Smart, sophisticated or proportionate this clearly wasn’t – and the writer didn’t keep his thoughts private. He shared them widely, naming the company involved and making clear his frustration. I doubt that the writer – or many of the people who read his blog – will in future be quite as keen to engage with the company that besieged him.
The fact is you usually only get one chance to get things right.
Automation can do a lot of legwork for you, but it can also make catastrophic errors:
• Responses that sound like they were sent by a machine (because they were).
• Sending too much (or too little material), or sending it at the wrong time.
• Automatic ‘lead scoring’ systems which fail to recognise the difference between a Sixth Form student researching her business studies project and a serious prospect at the early stages of the buying process.
These are all hallmarks of too much automation and not enough human intervention.

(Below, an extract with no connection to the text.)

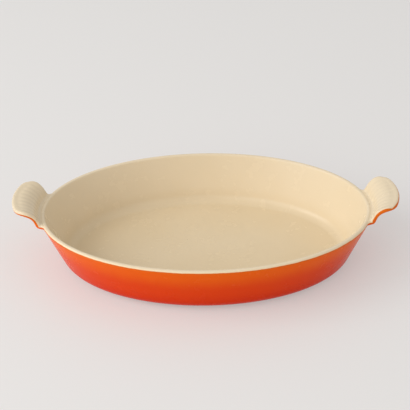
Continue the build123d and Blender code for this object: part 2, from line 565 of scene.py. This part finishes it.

Used properly and in the right circumstances, marketing automation is undoubtedly a powerful and useful toolkit.
But it is certainly no magic marketing bullet, nor a substitute for human judgement.
Artificial intelligence and the rise of the robots might be dominating today’s headlines but, for the time being at least, we wouldn’t want to be completely reliant on a fully automated system for anything other than the most functional of commercial transactions.
So while automation will continue to feature in some Leader campaigns, the human touch will continue to feature in all of them.